1. O primeiro princípio, que deve ser afirmado com clareza e vigor, é que a pessoa deficiente (seja-o por enfermidade congênita, em conseqüência de doenças crônicas, de acidentes, como também por debilidade mental ou enfermidade sensorial, qualquer que seja a natureza de tais lesões), é sujeito plenamente humano, com correspondentes direitos inatos, sagrados e invioláveis. Tal afirmação apoia-se no firme reconhecimento de o ser humano possuir uma própria dignidade única e um próprio valor autônomo, desde a concepção e em todos os estádios do desenvolvimento, quaisquer que sejam as suas condições físicas. Este princípio, que brota da reta consciência universal, deve ser tomado como o fundamento inamovível da legislação e da vida social.
Se bem se reflete, poder-se-á mesmo dizer que a pessoa do deficiente, com as limitações e a dor que leva inscritas no seu corpo e nas suas faculdades, põe em maior relevo o mistério do ser humano, com toda a sua dignidade e grandeza. Diante da pessoa deficiente, ficamos introduzidos nas fronteiras secretas da humana existência e deste mistério somos chamados a aproximar-nos com respeito e amor.
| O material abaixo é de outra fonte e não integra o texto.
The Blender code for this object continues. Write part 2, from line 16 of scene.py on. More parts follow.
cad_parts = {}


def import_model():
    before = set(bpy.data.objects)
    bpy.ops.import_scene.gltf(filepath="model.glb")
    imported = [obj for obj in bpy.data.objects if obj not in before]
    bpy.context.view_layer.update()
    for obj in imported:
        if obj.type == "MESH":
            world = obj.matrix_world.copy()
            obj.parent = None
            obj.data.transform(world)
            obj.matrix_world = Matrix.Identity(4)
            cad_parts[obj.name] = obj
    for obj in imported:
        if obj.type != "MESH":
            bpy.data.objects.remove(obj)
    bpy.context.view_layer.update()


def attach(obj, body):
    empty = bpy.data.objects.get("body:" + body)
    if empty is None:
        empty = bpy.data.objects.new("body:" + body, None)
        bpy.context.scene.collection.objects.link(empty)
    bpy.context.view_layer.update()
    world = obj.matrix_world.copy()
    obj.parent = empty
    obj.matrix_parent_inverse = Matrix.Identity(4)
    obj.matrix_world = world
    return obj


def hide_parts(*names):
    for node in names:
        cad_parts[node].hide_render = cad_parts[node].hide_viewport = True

2. Como a pessoa portadora de deficiências é um sujeito com todos os seus direitos, deve encontrar facilidades para participar na vida da sociedade em todas as dimensões e a todos os níveis, que sejam acessíveis às suas possibilidades. O reconhecimento destes direitos e o dever da solidariedade humana constituem obrigação e encargo que requerem desempenho, criando-se condições e estruturas psicológicas, sociais, familiares, educativas e legislativas, idôneas para o acolhimento e o desenvolvimento integral da pessoa deficiente.
A Declaração sobre os Direitos das Pessoas Deficientes proclama, de fato, no n. 3, que "as pessoas inválidas têm o direito ao respeito pela sua dignidade humana. As pessoas inválidas — quaisquer que sejam a origem, a natureza e a profundidade da sua deficiência e invalidez — têm os mesmos direitos fundamentais que os seus concidadãos da mesma idade, o que implica em primeiro lugar o direito a viver uma vida decente, tão normal e plena quanto possível".
3. A qualidade de uma sociedade e de uma civilização mede-se pelo respeito que ela manifesta para com os mais débeis dos seus membros. Uma sociedade tecnocraticamente perfeita, onde fossem admitidos só membros plenamente funcionais e onde quem não satisfizesse este modelo ou fosse incapaz de desempenhar o seu papel fosse marginalizado, encerrado ou, ainda pior, eliminado, deveria ser considerada como radicalmente indigna do homem, ainda que tal sociedade se viesse a mostrar economicamente vantajosa. Estaria, na verdade, pervertida por uma espécie de discriminação não menos condenável do que a racial, a discriminação dos fortes e dos "sãos" contra os débeis e os doentes. É necessário afirmar com toda a clareza que a pessoa deficiente é um de nós, participante da nossa mesma humanidade. Reconhecendo-lhe e promovendo-lhe a dignidade e os direitos, nós reconhecemos e promovemos a nossa mesma dignidade e os nossos mesmos direitos.
4. A orientação fundamental, ao considerar os problemas relativos à participação das pessoas deficientes na vida social, deve ser inspirada pelos princípios de integração, normalização e personalização. O princípio da integração opõe-se à tendência ao isolamento, à segregação e à marginalização da pessoa deficiente, mas vai ainda além de uma atitude de mera tolerância a seu respeito. Comporta o esforço para tornar a pessoa deficiente um sujeito de pleno direito, segundo as suas possibilidades, quer no âmbito da vida familiar, quer no da escola, do trabalho e, mais em geral, na comunidade social, política e religiosa.
Deste princípio deriva, em seguida, como natural conseqüência, o da normalização, que significa e implica o esforço tendente a reabilitar completamente as pessoas deficientes com todos os meios e as técnicas que estão hoje ao nosso dispor e, onde isto não se mostre possível, a realizar um quadro de vida e de atividades que se aproxime o mais possível, do normal.
O princípio da personalização, por último, põe em vista que — nas curas de vário gênero, como também nas diversas relações educativas e sociais tendentes a eliminar as deficiências — se deve sempre considerar, proteger e promover, antes de tudo, a dignidade, o bem-estar e o desenvolvimento integral da pessoa deficiente, em todas as suas dimensões e faculdades físicas, morais e espirituais. Tal princípio significa e implica, além disso, a superação de certos ambientes característicos do coletivismo e do anonimato, para os quais a pessoa deficiente é por vezes relegada a viver.